## Start DATA
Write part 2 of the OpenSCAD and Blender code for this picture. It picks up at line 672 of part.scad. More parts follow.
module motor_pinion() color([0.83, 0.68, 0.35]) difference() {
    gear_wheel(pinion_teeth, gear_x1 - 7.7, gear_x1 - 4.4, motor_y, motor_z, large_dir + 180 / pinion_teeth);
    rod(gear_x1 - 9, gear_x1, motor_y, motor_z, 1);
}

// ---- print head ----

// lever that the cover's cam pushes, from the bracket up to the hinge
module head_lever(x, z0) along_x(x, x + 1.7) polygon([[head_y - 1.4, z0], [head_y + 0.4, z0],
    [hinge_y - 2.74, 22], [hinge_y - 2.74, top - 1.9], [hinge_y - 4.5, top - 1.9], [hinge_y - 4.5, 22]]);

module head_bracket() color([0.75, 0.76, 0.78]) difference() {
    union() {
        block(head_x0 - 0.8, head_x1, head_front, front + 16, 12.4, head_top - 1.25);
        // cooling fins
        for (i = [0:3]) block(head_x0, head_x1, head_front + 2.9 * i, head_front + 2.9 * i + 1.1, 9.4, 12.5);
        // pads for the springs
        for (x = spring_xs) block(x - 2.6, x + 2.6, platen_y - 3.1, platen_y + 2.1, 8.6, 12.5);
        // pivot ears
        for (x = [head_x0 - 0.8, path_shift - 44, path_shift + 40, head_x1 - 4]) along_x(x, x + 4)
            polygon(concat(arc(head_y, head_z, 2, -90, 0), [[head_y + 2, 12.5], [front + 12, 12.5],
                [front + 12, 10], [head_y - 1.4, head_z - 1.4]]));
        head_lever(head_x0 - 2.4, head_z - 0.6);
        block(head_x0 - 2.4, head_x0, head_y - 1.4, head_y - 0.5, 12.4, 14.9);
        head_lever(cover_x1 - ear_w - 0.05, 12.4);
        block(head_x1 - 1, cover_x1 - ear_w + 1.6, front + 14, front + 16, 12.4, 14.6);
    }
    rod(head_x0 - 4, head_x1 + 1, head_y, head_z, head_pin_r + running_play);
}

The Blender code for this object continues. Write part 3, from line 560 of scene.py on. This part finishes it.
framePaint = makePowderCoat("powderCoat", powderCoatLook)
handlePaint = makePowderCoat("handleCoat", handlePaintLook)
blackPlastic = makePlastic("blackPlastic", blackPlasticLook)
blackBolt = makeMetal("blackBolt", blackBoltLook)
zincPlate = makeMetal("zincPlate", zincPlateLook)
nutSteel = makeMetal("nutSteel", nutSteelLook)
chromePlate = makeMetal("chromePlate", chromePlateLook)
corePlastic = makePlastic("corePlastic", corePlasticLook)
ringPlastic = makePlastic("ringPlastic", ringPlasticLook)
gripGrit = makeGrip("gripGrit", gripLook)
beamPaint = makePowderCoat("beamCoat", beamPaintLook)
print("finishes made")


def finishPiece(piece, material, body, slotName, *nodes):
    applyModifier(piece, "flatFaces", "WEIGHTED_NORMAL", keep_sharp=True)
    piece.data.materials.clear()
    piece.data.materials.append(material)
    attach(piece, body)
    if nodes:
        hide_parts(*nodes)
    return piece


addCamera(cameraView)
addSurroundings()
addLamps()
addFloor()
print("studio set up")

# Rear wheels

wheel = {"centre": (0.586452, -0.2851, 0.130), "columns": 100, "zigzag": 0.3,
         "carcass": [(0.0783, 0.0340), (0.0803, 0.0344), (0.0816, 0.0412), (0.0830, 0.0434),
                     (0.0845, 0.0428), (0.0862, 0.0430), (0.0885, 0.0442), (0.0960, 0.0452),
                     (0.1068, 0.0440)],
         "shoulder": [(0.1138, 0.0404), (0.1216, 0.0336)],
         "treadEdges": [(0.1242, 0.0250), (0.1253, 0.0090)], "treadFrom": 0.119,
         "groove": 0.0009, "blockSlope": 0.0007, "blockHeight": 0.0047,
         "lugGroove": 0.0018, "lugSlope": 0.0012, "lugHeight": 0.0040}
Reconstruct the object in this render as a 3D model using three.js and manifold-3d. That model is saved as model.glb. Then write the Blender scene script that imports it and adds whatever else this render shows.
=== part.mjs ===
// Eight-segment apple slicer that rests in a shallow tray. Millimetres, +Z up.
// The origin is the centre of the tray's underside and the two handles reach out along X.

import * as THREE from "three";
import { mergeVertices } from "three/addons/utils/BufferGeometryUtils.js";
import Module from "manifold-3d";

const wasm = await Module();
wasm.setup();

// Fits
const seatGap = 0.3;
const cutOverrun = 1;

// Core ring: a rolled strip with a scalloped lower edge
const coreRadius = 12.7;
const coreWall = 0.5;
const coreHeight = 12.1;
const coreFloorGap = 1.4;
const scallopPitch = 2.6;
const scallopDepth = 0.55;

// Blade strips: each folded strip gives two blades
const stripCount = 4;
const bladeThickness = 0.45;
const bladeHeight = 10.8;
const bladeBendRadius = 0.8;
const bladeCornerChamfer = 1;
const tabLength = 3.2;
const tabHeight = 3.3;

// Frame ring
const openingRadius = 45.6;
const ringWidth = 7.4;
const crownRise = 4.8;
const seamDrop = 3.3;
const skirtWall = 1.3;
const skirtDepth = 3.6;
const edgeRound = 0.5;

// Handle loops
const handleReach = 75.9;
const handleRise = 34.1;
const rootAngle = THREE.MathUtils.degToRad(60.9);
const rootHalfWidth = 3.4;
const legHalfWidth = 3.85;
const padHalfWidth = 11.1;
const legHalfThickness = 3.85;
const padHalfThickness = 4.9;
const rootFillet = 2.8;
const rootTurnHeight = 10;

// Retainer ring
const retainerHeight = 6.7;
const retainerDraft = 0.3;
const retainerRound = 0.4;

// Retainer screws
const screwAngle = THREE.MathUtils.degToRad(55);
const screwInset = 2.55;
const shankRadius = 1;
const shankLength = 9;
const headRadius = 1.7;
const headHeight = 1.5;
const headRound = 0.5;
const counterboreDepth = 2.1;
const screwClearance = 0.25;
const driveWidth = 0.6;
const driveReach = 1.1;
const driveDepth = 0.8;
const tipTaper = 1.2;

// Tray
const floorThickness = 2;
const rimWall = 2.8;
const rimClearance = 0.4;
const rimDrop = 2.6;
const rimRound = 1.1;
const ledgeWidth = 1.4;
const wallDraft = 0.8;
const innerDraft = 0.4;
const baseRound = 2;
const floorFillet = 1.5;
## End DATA
### SET TASK
Restate all of the entries above precisely.

### RESULT
Write part 2 of the OpenSCAD and Blender code for this picture. It picks up at line 672 of part.scad. More parts follow.
module motor_pinion() color([0.83, 0.68, 0.35]) difference() {
    gear_wheel(pinion_teeth, gear_x1 - 7.7, gear_x1 - 4.4, motor_y, motor_z, large_dir + 180 / pinion_teeth);
    rod(gear_x1 - 9, gear_x1, motor_y, motor_z, 1);
}

// ---- print head ----

// lever that the cover's cam pushes, from the bracket up to the hinge
module head_lever(x, z0) along_x(x, x + 1.7) polygon([[head_y - 1.4, z0], [head_y + 0.4, z0],
    [hinge_y - 2.74, 22], [hinge_y - 2.74, top - 1.9], [hinge_y - 4.5, top - 1.9], [hinge_y - 4.5, 22]]);

module head_bracket() color([0.75, 0.76, 0.78]) difference() {
    union() {
        block(head_x0 - 0.8, head_x1, head_front, front + 16, 12.4, head_top - 1.25);
        // cooling fins
        for (i = [0:3]) block(head_x0, head_x1, head_front + 2.9 * i, head_front + 2.9 * i + 1.1, 9.4, 12.5);
        // pads for the springs
        for (x = spring_xs) block(x - 2.6, x + 2.6, platen_y - 3.1, platen_y + 2.1, 8.6, 12.5);
        // pivot ears
        for (x = [head_x0 - 0.8, path_shift - 44, path_shift + 40, head_x1 - 4]) along_x(x, x + 4)
            polygon(concat(arc(head_y, head_z, 2, -90, 0), [[head_y + 2, 12.5], [front + 12, 12.5],
                [front + 12, 10], [head_y - 1.4, head_z - 1.4]]));
        head_lever(head_x0 - 2.4, head_z - 0.6);
        block(head_x0 - 2.4, head_x0, head_y - 1.4, head_y - 0.5, 12.4, 14.9);
        head_lever(cover_x1 - ear_w - 0.05, 12.4);
        block(head_x1 - 1, cover_x1 - ear_w + 1.6, front + 14, front + 16, 12.4, 14.6);
    }
    rod(head_x0 - 4, head_x1 + 1, head_y, head_z, head_pin_r + running_play);
}

The Blender code for this object continues. Write part 3, from line 560 of scene.py on. This part finishes it.
framePaint = makePowderCoat("powderCoat", powderCoatLook)
handlePaint = makePowderCoat("handleCoat", handlePaintLook)
blackPlastic = makePlastic("blackPlastic", blackPlasticLook)
blackBolt = makeMetal("blackBolt", blackBoltLook)
zincPlate = makeMetal("zincPlate", zincPlateLook)
nutSteel = makeMetal("nutSteel", nutSteelLook)
chromePlate = makeMetal("chromePlate", chromePlateLook)
corePlastic = makePlastic("corePlastic", corePlasticLook)
ringPlastic = makePlastic("ringPlastic", ringPlasticLook)
gripGrit = makeGrip("gripGrit", gripLook)
beamPaint = makePowderCoat("beamCoat", beamPaintLook)
print("finishes made")


def finishPiece(piece, material, body, slotName, *nodes):
    applyModifier(piece, "flatFaces", "WEIGHTED_NORMAL", keep_sharp=True)
    piece.data.materials.clear()
    piece.data.materials.append(material)
    attach(piece, body)
    if nodes:
        hide_parts(*nodes)
    return piece


addCamera(cameraView)
addSurroundings()
addLamps()
addFloor()
print("studio set up")

# Rear wheels

wheel = {"centre": (0.586452, -0.2851, 0.130), "columns": 100, "zigzag": 0.3,
         "carcass": [(0.0783, 0.0340), (0.0803, 0.0344), (0.0816, 0.0412), (0.0830, 0.0434),
                     (0.0845, 0.0428), (0.0862, 0.0430), (0.0885, 0.0442), (0.0960, 0.0452),
                     (0.1068, 0.0440)],
         "shoulder": [(0.1138, 0.0404), (0.1216, 0.0336)],
         "treadEdges": [(0.1242, 0.0250), (0.1253, 0.0090)], "treadFrom": 0.119,
         "groove": 0.0009, "blockSlope": 0.0007, "blockHeight": 0.0047,
         "lugGroove": 0.0018, "lugSlope": 0.0012, "lugHeight": 0.0040}
Reconstruct the object in this render as a 3D model using three.js and manifold-3d. That model is saved as model.glb. Then write the Blender scene script that imports it and adds whatever else this render shows.
=== part.mjs ===
// Eight-segment apple slicer that rests in a shallow tray. Millimetres, +Z up.
// The origin is the centre of the tray's underside and the two handles reach out along X.

import * as THREE from "three";
import { mergeVertices } from "three/addons/utils/BufferGeometryUtils.js";
import Module from "manifold-3d";

const wasm = await Module();
wasm.setup();

// Fits
const seatGap = 0.3;
const cutOverrun = 1;

// Core ring: a rolled strip with a scalloped lower edge
const coreRadius = 12.7;
const coreWall = 0.5;
const coreHeight = 12.1;
const coreFloorGap = 1.4;
const scallopPitch = 2.6;
const scallopDepth = 0.55;

// Blade strips: each folded strip gives two blades
const stripCount = 4;
const bladeThickness = 0.45;
const bladeHeight = 10.8;
const bladeBendRadius = 0.8;
const bladeCornerChamfer = 1;
const tabLength = 3.2;
const tabHeight = 3.3;

// Frame ring
const openingRadius = 45.6;
const ringWidth = 7.4;
const crownRise = 4.8;
const seamDrop = 3.3;
const skirtWall = 1.3;
const skirtDepth = 3.6;
const edgeRound = 0.5;

// Handle loops
const handleReach = 75.9;
const handleRise = 34.1;
const rootAngle = THREE.MathUtils.degToRad(60.9);
const rootHalfWidth = 3.4;
const legHalfWidth = 3.85;
const padHalfWidth = 11.1;
const legHalfThickness = 3.85;
const padHalfThickness = 4.9;
const rootFillet = 2.8;
const rootTurnHeight = 10;

// Retainer ring
const retainerHeight = 6.7;
const retainerDraft = 0.3;
const retainerRound = 0.4;

// Retainer screws
const screwAngle = THREE.MathUtils.degToRad(55);
const screwInset = 2.55;
const shankRadius = 1;
const shankLength = 9;
const headRadius = 1.7;
const headHeight = 1.5;
const headRound = 0.5;
const counterboreDepth = 2.1;
const screwClearance = 0.25;
const driveWidth = 0.6;
const driveReach = 1.1;
const driveDepth = 0.8;
const tipTaper = 1.2;

// Tray
const floorThickness = 2;
const rimWall = 2.8;
const rimClearance = 0.4;
const rimDrop = 2.6;
const rimRound = 1.1;
const ledgeWidth = 1.4;
const wallDraft = 0.8;
const innerDraft = 0.4;
const baseRound = 2;
const floorFillet = 1.5;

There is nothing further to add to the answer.